On the other hand, many teams forget to praise the long-term grind of “important” work, which makes focusing down and moving the company forward often feel thankless. How can you create a culture that rewards important work, and discourages chasing the easy wins of urgent problems?

To avoid procrastination on larger, foundational, projects, try these tips:

  • Cement deadlines and create accountability within the team by making people responsible for certain projects that they “own”

  • Break down big tasks into incremental urgent tasks with due dates and rewards

  • Make a mind map of all the the things that contribute to business goals. If what you are working on doesn’t push the needle (in terms of sales, reach, traffic, inquiries — whatever your metric is) then scrap it.

Sometimes the best way for leaders and employees to push towards important issues and avoid getting trapped under a pile of emergent issues is through visualization – calendars, lists, and mind maps are just a few suggestion to take an overwhelming problem and making it feel approachable and less scary.

As a leader, be clear with your deadlines when you assess them and when you assign them. Set realistic deadlines that give people enough time to do the best work they can. Show your team the example they need to follow when sorting through their priorities, by keeping yourself organized and focusing on long term wins in your own work (instead of short term rewards).

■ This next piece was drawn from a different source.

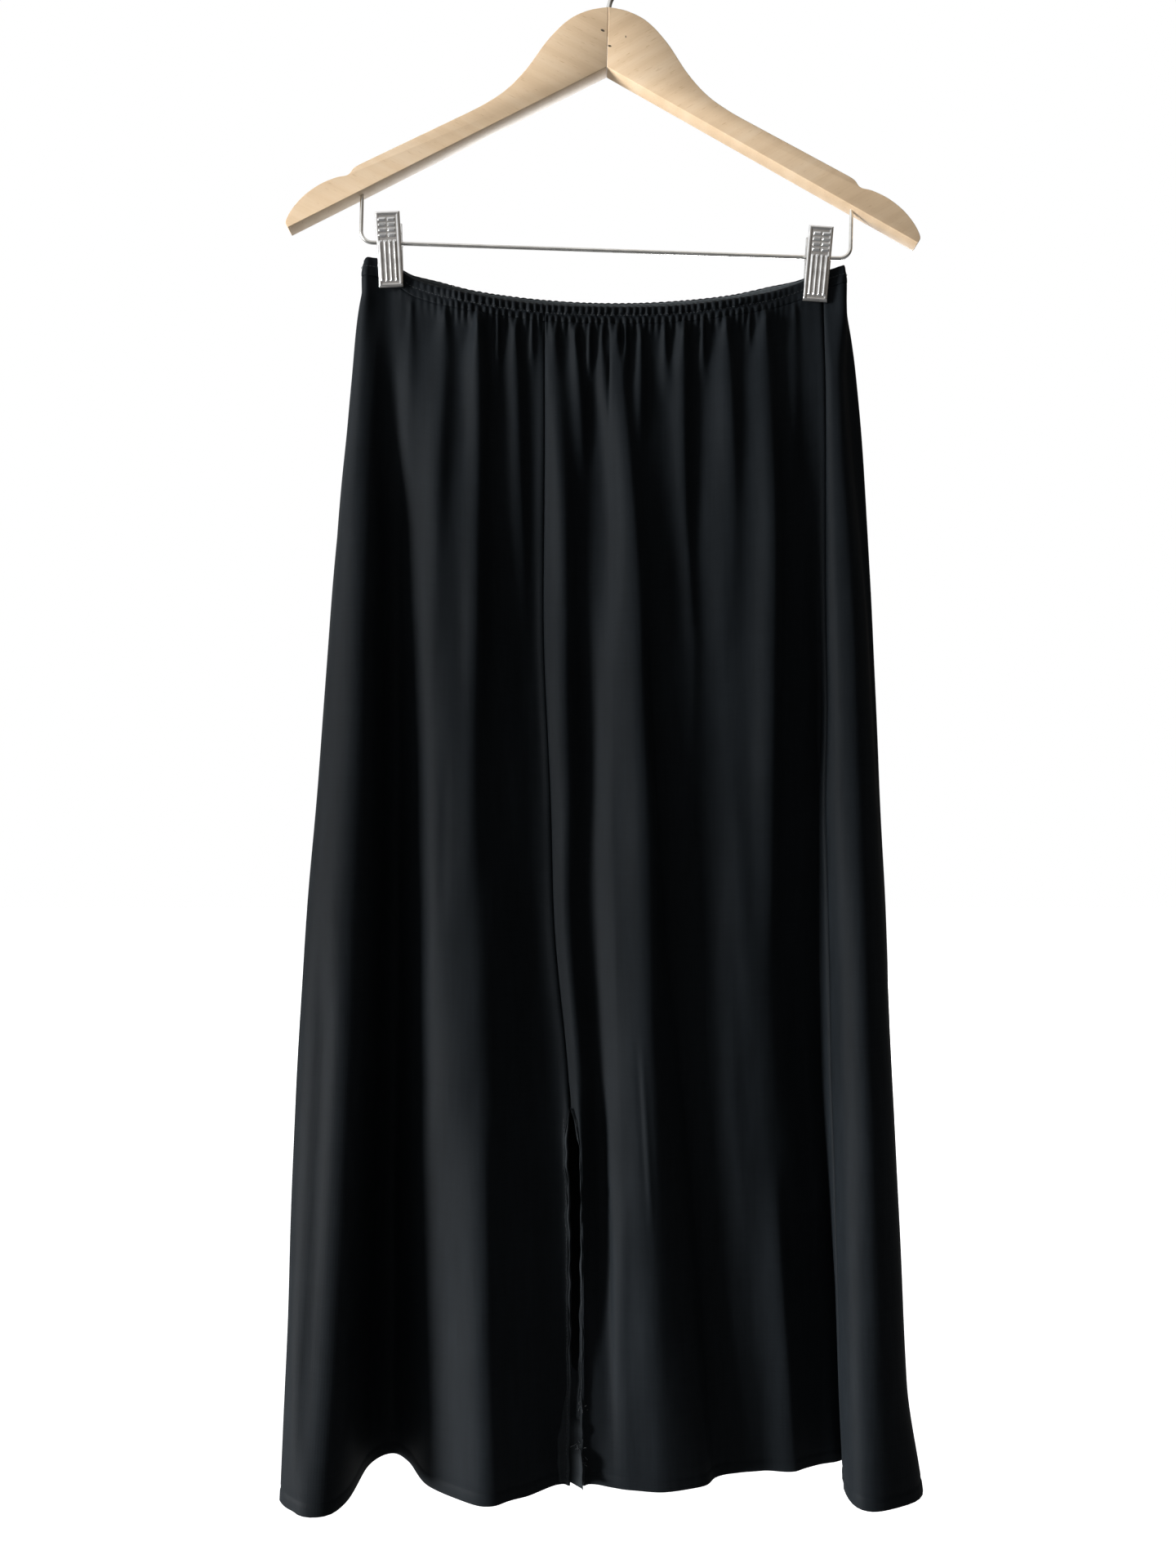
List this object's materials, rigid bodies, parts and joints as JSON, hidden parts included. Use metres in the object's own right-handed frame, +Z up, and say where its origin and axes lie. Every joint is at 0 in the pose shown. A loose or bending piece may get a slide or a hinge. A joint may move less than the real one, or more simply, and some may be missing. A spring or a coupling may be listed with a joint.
{
  "type": "slip skirt on a wooden clip hanger",
  "caption": "Long A-line slip skirt with a gathered elastic waist, a centre-front seam and a hem slit, hung by two clips from a wooden hanger.",
  "frame": {"origin": "inside top of the hook's crook, where the hanger rests on a rail", "axes": "+Z up, -Y towards the skirt's front, +X to the right of someone who faces the front"},
  "size_m": [0.4418, 0.119, 1.0795],
  "materials": {
    "cloth": "black woven satin-back crepe, soft sheen",
    "elastic": "dark grey woven elastic, matt",
    "wood": "clear satin lacquer on pale wood",
    "wire": "bright plated steel wire",
    "clip_steel": "bright plated pressed steel"
  },
  "bodies": {
    "root": {"panel_front_left": "cloth", "panel_front_right": "cloth", "panel_back": "cloth", "casing_front_left": "cloth", "casing_front_right": "cloth", "casing_back": "cloth", "slit_hem_left": "cloth", "slit_hem_right": "cloth", "waist_elastic": "elastic", "hanger_arm_left": "wood", "hanger_arm_right": "wood", "hanger_hook": "wire", "hanger_bar": "wire", "clip_left_front_leaf": "clip_steel", "clip_left_back_leaf": "clip_steel", "clip_left_spring": "clip_steel", "clip_right_front_leaf": "clip_steel", "clip_right_back_leaf": "clip_steel", "clip_right_spring": "clip_steel"}
  },
  "joints": []
}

How to Kick Reactive Leadership Habits

Proactive leaders are those who, by communicating a clear vision and strategy, inspire their employees to work towards it. If you catch yourself being reactive, responding in haste or buried under clutter, take pause. These habits can turn into quicksand and before you know it, you’re up to your eyeballs in wasted time. Use this pause to identify the inefficiencies creating urgencies and derailing important issues.  Task your team with helping you find solutions that help avoid these bottlenecks. And of course, consistently check in on your team so you can stay on top of any potential problems before they have a chance to surface.

These lines of communication will act as a preventative measure against small fires and in the end make everyone’s day-to-day lives easier and calmer, leaving them mental space and fortitude to concentrate on the clear direction and objectives of the business.


It Starts and Ends With: Listening

We often quote leaders because of something inspirational they said. Often, however, it’s not what they say that makes them great leaders, but instead it is their ability to listen quietly, to learn from their team, and to create an environment where everyone can do their best work. If you don’t bend your ear to the voices of your team, you run the risk of drowning out the pulse of your business.

A leader that listens for that pulse can spot the difference between running tirelessly on a hamster wheel going nowhere fast or climbing a mountain towards the breathtaking summit. Which one would you rather do?


Tags: better leader, decisions, leadership, leadership practice, management, team,

2 Responses to “Urgency vs. Importance: Reactive Leadership Is Deadly”

  1. Todd Deshane

    Really great advice!

    Who is this type of information most useful for? Within a small/medium business, who are the people that will most benefit? Who to reach with this and how?

    As we all know, organizational culture and climate are hard to change. Any advice on how to get the suggestions in this post adopted by the right people within the organization?

    • Lauren

      Todd, this advice is most useful for teams of any size that wish to be nimble and efficient. For an organization to adopt these practices, we as individuals must desire and commit to processes that make us more effective and efficient. You’re absolutely right that organizational culture is hard to change –which is why it’s crucial to intentionally cultivate it from Day One. As for implementing the advice into an already established culture, lead by example. Start with yourself and demonstrate the behaviors and value you wish to instill. Thanks for the comment!